:: AVAILABLE DATA

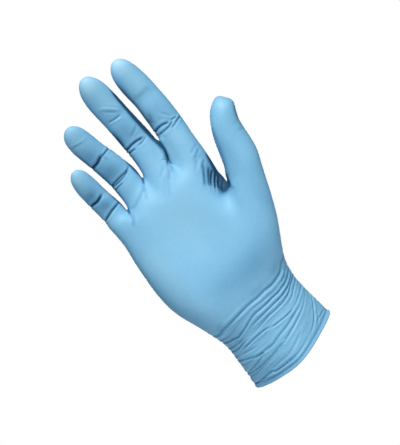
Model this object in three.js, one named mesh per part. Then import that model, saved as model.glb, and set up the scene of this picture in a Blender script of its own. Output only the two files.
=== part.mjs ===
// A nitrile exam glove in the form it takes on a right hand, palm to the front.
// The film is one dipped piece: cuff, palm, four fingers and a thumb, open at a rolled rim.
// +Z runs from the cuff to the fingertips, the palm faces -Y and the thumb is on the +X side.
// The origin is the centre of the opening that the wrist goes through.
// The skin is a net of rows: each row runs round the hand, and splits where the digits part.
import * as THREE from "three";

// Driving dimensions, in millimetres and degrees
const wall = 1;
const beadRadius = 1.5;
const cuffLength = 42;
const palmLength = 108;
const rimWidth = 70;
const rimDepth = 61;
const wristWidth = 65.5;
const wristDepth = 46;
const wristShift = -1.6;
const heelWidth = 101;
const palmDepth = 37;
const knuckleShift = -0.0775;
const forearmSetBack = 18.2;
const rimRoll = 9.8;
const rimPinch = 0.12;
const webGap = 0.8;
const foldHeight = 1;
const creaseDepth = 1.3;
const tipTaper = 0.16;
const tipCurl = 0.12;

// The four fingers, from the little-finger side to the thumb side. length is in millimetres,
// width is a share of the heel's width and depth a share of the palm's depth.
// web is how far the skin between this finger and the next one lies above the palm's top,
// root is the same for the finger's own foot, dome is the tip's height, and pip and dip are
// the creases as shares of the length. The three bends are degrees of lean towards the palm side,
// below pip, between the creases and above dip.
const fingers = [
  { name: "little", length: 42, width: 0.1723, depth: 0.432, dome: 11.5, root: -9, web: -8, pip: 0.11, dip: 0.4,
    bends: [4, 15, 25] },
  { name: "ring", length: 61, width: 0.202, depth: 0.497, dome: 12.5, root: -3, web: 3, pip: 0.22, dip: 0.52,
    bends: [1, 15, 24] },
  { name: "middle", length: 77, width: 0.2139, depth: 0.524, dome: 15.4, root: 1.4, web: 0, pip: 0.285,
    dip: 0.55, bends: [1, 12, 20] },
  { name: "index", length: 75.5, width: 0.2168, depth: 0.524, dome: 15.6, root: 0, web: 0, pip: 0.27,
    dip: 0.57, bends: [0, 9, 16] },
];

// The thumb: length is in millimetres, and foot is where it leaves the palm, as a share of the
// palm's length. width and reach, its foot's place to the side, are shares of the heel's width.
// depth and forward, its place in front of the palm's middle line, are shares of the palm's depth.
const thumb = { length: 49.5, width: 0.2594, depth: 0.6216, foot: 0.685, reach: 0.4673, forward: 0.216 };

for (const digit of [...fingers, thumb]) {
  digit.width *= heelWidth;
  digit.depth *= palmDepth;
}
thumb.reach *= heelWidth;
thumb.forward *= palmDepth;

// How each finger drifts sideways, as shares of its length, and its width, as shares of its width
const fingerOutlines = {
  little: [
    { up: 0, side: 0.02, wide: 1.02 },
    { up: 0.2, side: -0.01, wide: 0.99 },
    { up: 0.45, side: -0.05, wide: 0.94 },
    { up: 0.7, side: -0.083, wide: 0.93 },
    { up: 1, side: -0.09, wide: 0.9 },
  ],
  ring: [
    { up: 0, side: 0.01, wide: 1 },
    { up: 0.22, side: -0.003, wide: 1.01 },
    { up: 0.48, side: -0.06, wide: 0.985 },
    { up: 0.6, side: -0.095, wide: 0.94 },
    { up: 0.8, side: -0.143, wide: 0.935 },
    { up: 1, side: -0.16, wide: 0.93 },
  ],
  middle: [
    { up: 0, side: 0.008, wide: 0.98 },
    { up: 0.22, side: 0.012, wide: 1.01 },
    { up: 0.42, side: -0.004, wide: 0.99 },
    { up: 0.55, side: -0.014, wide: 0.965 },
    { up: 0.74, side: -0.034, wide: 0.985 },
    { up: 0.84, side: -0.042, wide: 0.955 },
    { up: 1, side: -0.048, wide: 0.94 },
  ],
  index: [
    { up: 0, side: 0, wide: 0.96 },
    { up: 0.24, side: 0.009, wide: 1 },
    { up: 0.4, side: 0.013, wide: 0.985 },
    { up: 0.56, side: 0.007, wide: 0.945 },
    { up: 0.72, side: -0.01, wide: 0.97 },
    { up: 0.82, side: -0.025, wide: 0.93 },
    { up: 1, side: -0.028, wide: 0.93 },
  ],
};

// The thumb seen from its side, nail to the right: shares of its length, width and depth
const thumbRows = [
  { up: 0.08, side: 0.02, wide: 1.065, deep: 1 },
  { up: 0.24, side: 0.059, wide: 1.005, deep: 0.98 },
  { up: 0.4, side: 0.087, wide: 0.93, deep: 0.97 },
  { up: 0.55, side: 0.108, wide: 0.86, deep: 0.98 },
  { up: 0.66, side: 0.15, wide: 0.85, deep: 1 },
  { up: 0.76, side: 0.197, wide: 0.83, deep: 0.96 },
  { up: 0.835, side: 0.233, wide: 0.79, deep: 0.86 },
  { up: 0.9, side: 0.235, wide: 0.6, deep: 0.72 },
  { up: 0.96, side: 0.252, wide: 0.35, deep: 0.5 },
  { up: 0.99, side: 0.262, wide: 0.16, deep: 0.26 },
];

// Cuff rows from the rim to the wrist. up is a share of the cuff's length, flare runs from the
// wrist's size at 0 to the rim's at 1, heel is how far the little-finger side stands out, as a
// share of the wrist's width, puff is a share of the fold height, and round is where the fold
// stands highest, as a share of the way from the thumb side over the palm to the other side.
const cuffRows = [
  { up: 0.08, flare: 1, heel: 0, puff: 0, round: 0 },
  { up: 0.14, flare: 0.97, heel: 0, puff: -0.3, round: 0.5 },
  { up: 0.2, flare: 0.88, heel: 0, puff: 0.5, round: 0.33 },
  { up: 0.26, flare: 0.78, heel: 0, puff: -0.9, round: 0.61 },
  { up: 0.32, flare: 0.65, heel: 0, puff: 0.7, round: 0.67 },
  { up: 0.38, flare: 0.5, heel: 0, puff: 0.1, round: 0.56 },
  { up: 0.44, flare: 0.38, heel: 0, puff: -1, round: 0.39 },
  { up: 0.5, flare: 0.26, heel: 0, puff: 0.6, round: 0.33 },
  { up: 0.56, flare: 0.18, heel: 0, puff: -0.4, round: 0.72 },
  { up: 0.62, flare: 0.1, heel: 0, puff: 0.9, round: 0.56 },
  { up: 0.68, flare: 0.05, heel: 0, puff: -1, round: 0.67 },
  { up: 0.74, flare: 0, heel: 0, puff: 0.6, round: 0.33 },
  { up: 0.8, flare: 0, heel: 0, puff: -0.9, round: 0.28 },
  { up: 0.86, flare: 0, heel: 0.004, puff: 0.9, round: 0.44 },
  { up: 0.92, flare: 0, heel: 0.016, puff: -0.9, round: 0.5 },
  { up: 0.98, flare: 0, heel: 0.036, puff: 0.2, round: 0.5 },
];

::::

TASK TO CARRY OUT =
Look through the listing above. Pick out each line with "part" and copy it.

ANSWER BELOW =
Model this object in three.js, one named mesh per part. Then import that model, saved as model.glb, and set up the scene of this picture in a Blender script of its own. Output only the two files.
=== part.mjs ===
// The skin is a net of rows: each row runs round the hand, and splits where the digits part.